Top-Ten der 600 Gewerbesteuerzahler stehen für 53 Prozent der Einnahmen
Vor allem Firmen, die mit Laborbedarf und Hygieneartikeln handeln, haben ihre Umsätze während der Krise ausweiten können. Dazu kommen erfolgreiche Neuansiedlungen im Gewerbegebiet Luhdorf und nicht zuletzt der US-Versandhausriese Amazon. „Wir haben die richtigen Firmen angesiedelt“, freut sich der städtische Finanzchef ohne Namen zu nennen. Das verbietet ihm das Steuergeheimnis. Nur so viel: Die Top-Ten der insgesamt 600 Gewerbesteuerzahler stehen allein für 53 Prozent der Einnahmen.

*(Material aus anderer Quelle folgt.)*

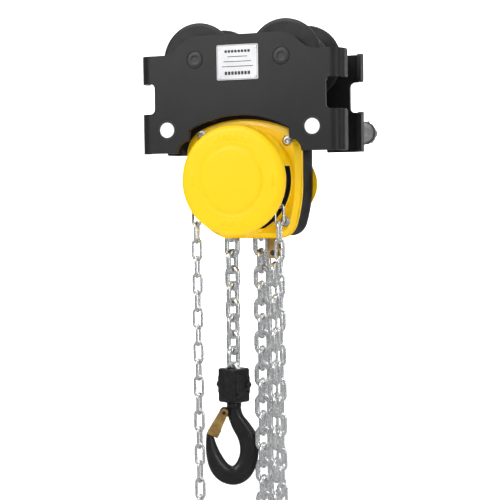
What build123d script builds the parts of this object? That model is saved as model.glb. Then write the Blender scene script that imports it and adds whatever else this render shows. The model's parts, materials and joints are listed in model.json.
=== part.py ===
"""Low-headroom push trolley with a built-in hand chain hoist.

Frame: millimetres, +Z up.  The origin is the middle of the beam's running surface: the two wheel
pairs roll along X on it, and the front of the hoist, with the hand wheel, faces -Y.
"""
import os
from math import asin, cos, degrees, pi, radians, sin

from build123d import *

os.makedirs("parts", exist_ok=True)

# ---------------------------------------------------------------- driving dimensions: trolley
TREAD_RADIUS = 40.0
FLANGE_RADIUS = 54.5
WHEEL_X = 66.0
WHEEL_Z = TREAD_RADIUS
TREAD_INNER = 22.0  # distance of the tread's inner face from the beam's web plane
FLANGE_INNER = 45.0
FLANGE_OUTER = 53.0
PLATE_OUTER = 63.0  # outer face of a side plate, from the web plane
PLATE_INNER = 57.0
PLATE_TOP = 74.0
PLATE_SHOULDER = 48.5
PLATE_BOTTOM = -94.0
NOTCH_TOP = 8.0
NOTCH_BOTTOM = -36.0
NOTCH_X = 130.5
BEND_X = 137.5
BEND_RADIUS = 17.0
TAB_DEPTH = 30.0
ARCH_TOP = -41.4
ARCH_RADIUS = 162.0
ARCH_HALF = 76.5
SHAFT_X = 111.0
SHAFT_Z = -60.0
SHAFT_RADIUS = 11.0
THREAD_RADIUS = 10.0
SHAFT_END = 232.0
NUT_Y = 205.0
AXLE_RADIUS = 12.5
JOURNAL_RADIUS = 10.0

# ---------------------------------------------------------------- driving dimensions: hoist
HOIST_X = -5.0
HOIST_Z = -134.0
FRAME_OUTER = 26.0  # outer faces of the hoist's two frame plates
FRAME_INNER = 20.0
LINK_WIRE = 3.85  # load chain: 8 mm wire drawn a little thin, so that links don't touch
LINK_PITCH = 24.0
LINK_END = 9.5  # radius of a link's end, to the middle of its wire
HAND_WIRE = 2.2
HAND_PITCH = 25.0
HAND_END = 6.2
HAND_Y = -57.0
LIVE_DROP = 288.0  # height from the hoist's axis down to the link that holds the hook block
SLACK_X = 10.0
RETURN_X = 34.0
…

Die Steuereinnahmen stützen die Haushaltslage für 2022. Aber das gute Ergebnis 2021 führt nun dazu, dass der Finanzausgleich vom Land für 2022 auf knapp zwei Millionen Euro sinkt. In diesem Jahr hatte Niedersachsen noch 9,7 Millionen Euro überwiesen. Deshalb hat sich die Verwaltung nach dem ersten Entwurf, bei dem das Minus noch bei sechs Millionen Euro lag, um Einsparungen bemüht. Ergebnis: Über alle Ressorts wurde eine halbe Million Euro gestrichen, beim Personal können knapp 180.000 Euro eingespart werden und die Mittel für die Kinderbetreuung wurden auf 11,1 Millionen Euro gedeckelt, obwohl 12,5 Millionen Euro nötig wären.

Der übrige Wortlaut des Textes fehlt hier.